■ What is asked:
Write out the listing below again, precisely as it is given.

════

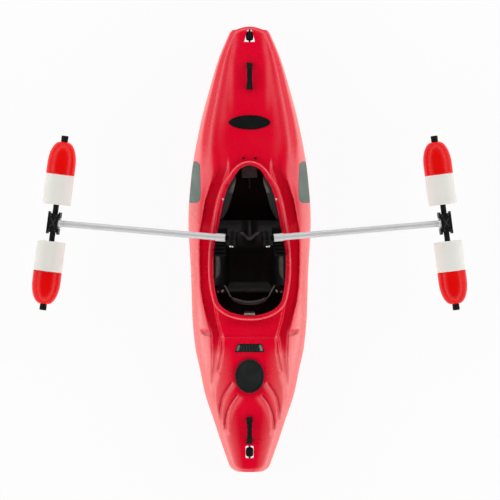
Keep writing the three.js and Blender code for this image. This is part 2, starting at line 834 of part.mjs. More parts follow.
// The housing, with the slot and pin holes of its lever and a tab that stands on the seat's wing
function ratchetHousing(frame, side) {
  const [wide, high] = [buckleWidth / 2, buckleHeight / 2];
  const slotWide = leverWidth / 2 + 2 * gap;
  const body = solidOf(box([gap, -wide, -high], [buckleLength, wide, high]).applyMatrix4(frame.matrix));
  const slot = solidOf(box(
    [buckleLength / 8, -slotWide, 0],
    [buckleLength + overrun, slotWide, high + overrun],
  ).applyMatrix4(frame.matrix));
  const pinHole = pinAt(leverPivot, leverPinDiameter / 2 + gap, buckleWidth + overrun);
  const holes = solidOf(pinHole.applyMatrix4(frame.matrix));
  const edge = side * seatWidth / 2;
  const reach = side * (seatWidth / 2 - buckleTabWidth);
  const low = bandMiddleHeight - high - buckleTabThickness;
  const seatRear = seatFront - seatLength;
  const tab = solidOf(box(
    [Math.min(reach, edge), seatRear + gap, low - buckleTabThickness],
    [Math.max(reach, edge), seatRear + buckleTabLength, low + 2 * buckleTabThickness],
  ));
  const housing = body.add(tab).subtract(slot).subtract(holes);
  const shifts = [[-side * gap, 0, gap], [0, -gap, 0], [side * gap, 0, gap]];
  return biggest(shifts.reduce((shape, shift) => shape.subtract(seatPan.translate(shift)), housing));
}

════

■ Expected output:
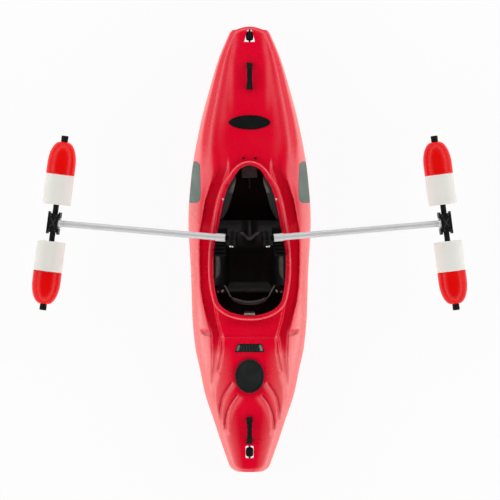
Keep writing the three.js and Blender code for this image. This is part 2, starting at line 834 of part.mjs. More parts follow.
// The housing, with the slot and pin holes of its lever and a tab that stands on the seat's wing
function ratchetHousing(frame, side) {
  const [wide, high] = [buckleWidth / 2, buckleHeight / 2];
  const slotWide = leverWidth / 2 + 2 * gap;
  const body = solidOf(box([gap, -wide, -high], [buckleLength, wide, high]).applyMatrix4(frame.matrix));
  const slot = solidOf(box(
    [buckleLength / 8, -slotWide, 0],
    [buckleLength + overrun, slotWide, high + overrun],
  ).applyMatrix4(frame.matrix));
  const pinHole = pinAt(leverPivot, leverPinDiameter / 2 + gap, buckleWidth + overrun);
  const holes = solidOf(pinHole.applyMatrix4(frame.matrix));
  const edge = side * seatWidth / 2;
  const reach = side * (seatWidth / 2 - buckleTabWidth);
  const low = bandMiddleHeight - high - buckleTabThickness;
  const seatRear = seatFront - seatLength;
  const tab = solidOf(box(
    [Math.min(reach, edge), seatRear + gap, low - buckleTabThickness],
    [Math.max(reach, edge), seatRear + buckleTabLength, low + 2 * buckleTabThickness],
  ));
  const housing = body.add(tab).subtract(slot).subtract(holes);
  const shifts = [[-side * gap, 0, gap], [0, -gap, 0], [side * gap, 0, gap]];
  return biggest(shifts.reduce((shape, shift) => shape.subtract(seatPan.translate(shift)), housing));
}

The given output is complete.